Alors que la commission n'a pas encore tranché quant à la date de démarrage de ses travaux, le groupe PJD s'est d'ores et déjà démarqué en organisant un déplacement à Sidi Ifni. Menée par Mustapha Ramid, président du groupe, cette visite n'entre pas, d'après lui, en contradiction avec la commission à venir. «Elle vise ni plus ni moins à communiquer avec la population et à la rassurer», a dit Ramid dans un entretien accordé au quotidien Attajdid. Ce déplacement intervient dans un climat toujours, chargé de tensions et où les grèves et autres manifestations sont toujours de mise, à Sidi Ifni comme ailleurs. Recueillis sur place par le groupe PJD, les témoignages des habitants, sans parler ni de meurtres ni de viols, ont néanmoins souligné les abus divers dont l'intervention des forces de l'ordre a été marquée : des blessures encore visibles sur les corps, aux portes et demeures saccagées, en passant par des cas de vols d'argent et de téléphones portables. Les visites effectuées par le groupe PJD dans plusieurs endroits de la ville confirment plus d'une thèse de dépassements en tous genres.
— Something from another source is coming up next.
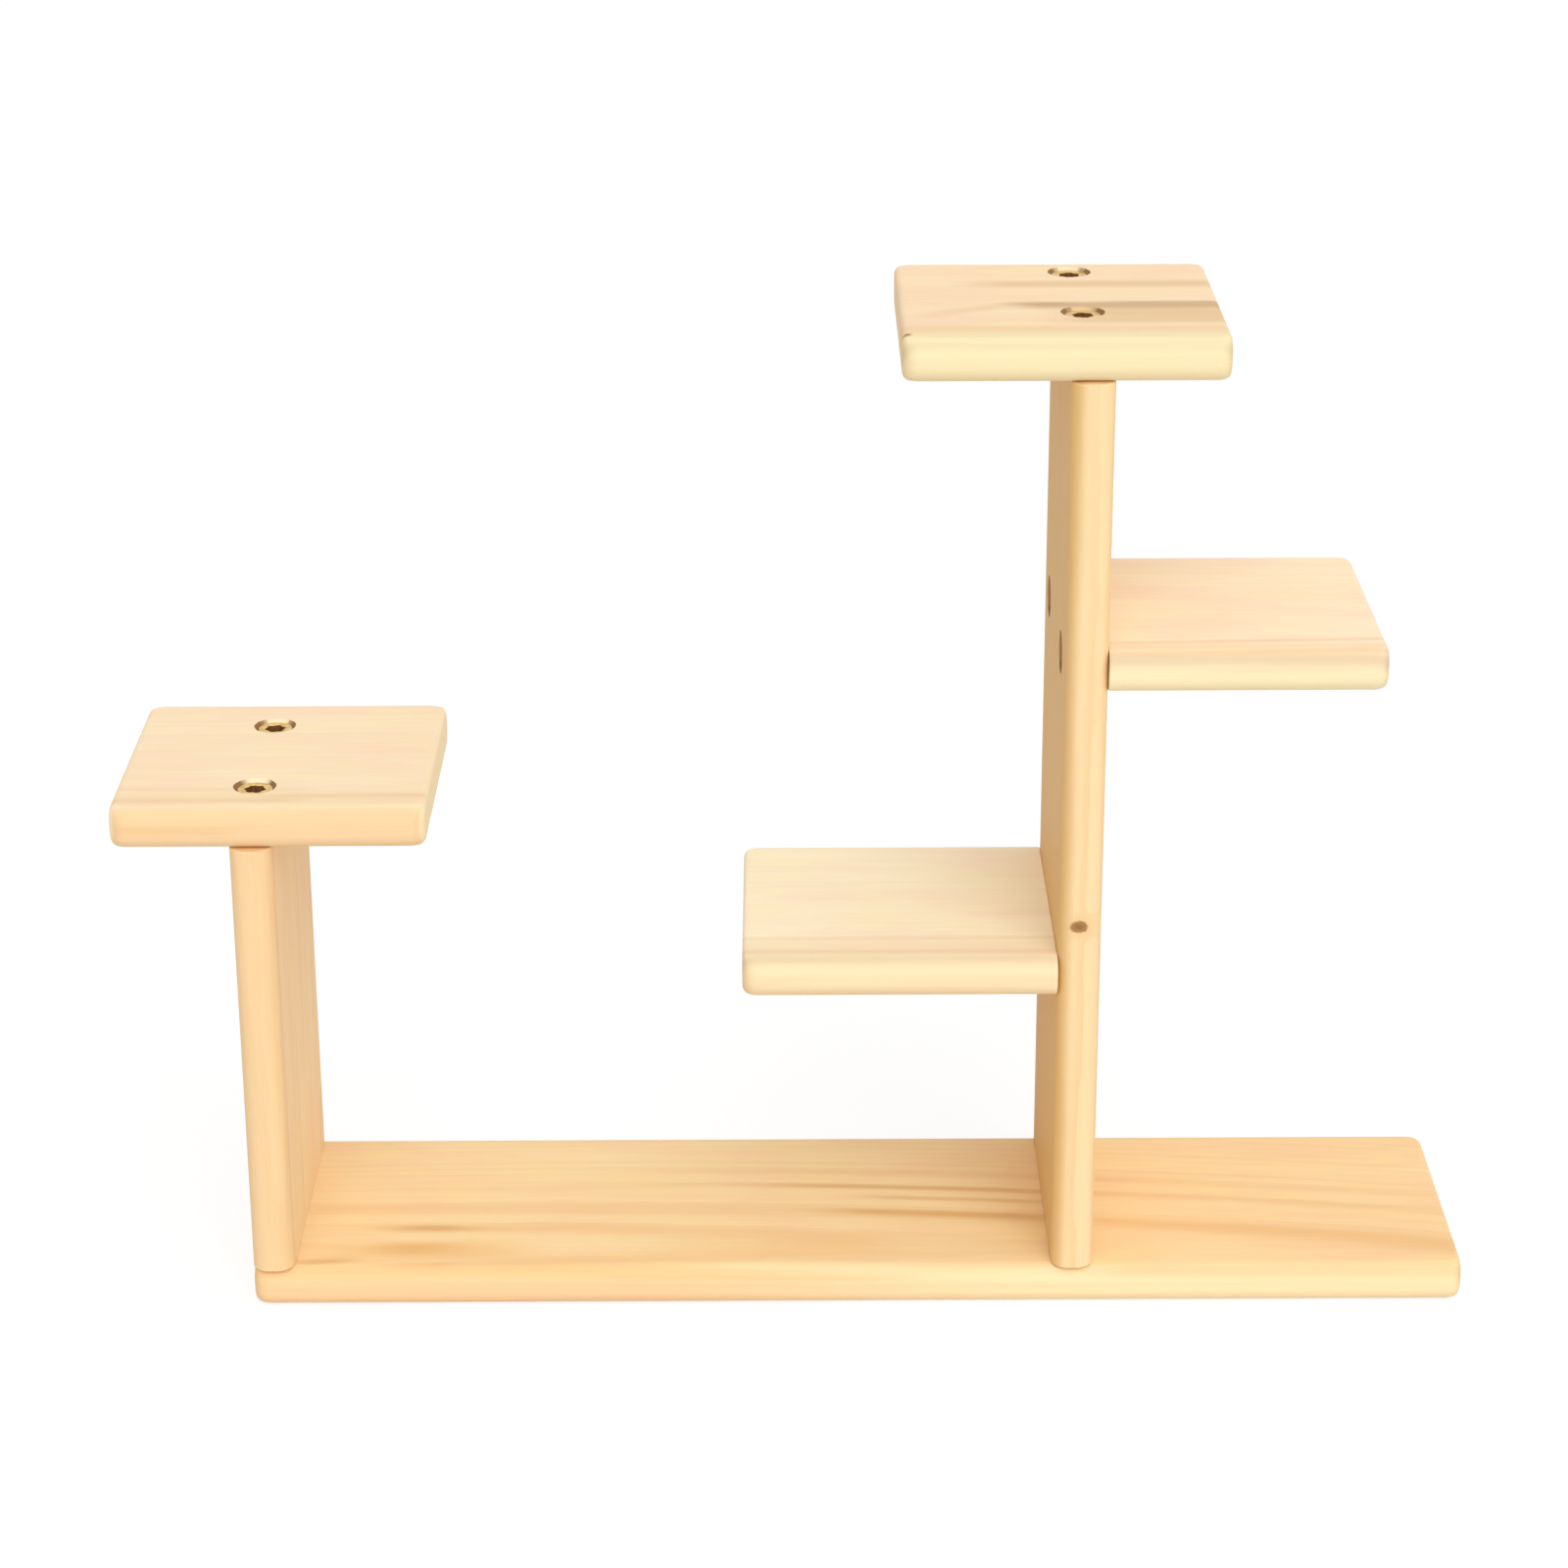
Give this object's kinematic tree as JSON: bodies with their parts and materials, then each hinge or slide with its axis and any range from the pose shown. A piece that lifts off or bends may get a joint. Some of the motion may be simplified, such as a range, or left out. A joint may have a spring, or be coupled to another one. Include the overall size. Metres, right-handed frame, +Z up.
{
  "type": "air plant holder",
  "caption": "Small tiered stand of rounded pine boards: a long base, a short and a tall upright, and square shelves at several heights for air plants or small pots.",
  "frame": {"origin": "under the middle of the stand's outline, on the surface that it stands on", "axes": "+X along the base towards its free right end, +Y from front to back, +Z up"},
  "size_m": [0.35, 0.08, 0.263],
  "materials": {
    "pine": "bare planed and sanded pine, satin",
    "screw_metal": "yellow zinc plated steel, satin"
  },
  "bodies": {
    "root": {"base_board": "pine", "short_post": "pine", "tall_post": "pine", "short_post_shelf": "pine", "top_shelf": "pine", "right_shelf": "pine", "lower_left_shelf": "pine", "short_post_screw_front": "screw_metal", "short_post_screw_back": "screw_metal", "tall_post_screw_front": "screw_metal", "tall_post_screw_back": "screw_metal", "short_shelf_screw_front": "screw_metal", "short_shelf_screw_back": "screw_metal", "top_shelf_screw_front": "screw_metal", "top_shelf_screw_back": "screw_metal", "right_shelf_screw_front": "screw_metal", "right_shelf_screw_back": "screw_metal", "lower_shelf_screw_front": "screw_metal", "lower_shelf_screw_back": "screw_metal"}
  },
  "joints": []
}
Ramid n'hésite d'ailleurs pas à citer un vieil homme qui a affirmé que ce qu'il a vu s'abattre sur la ville est pire que ce qui s'était passé du temps du temps de la colonisation. «La ville a été victime d'une opération d'abus généralisée, une punition collective. Les forces de l'ordre se sont tout permis. Tout en restant attachés à leur pays, les habitant tiennent également à ce que les responsables de ces agressions soient punis», a-t-il conclu.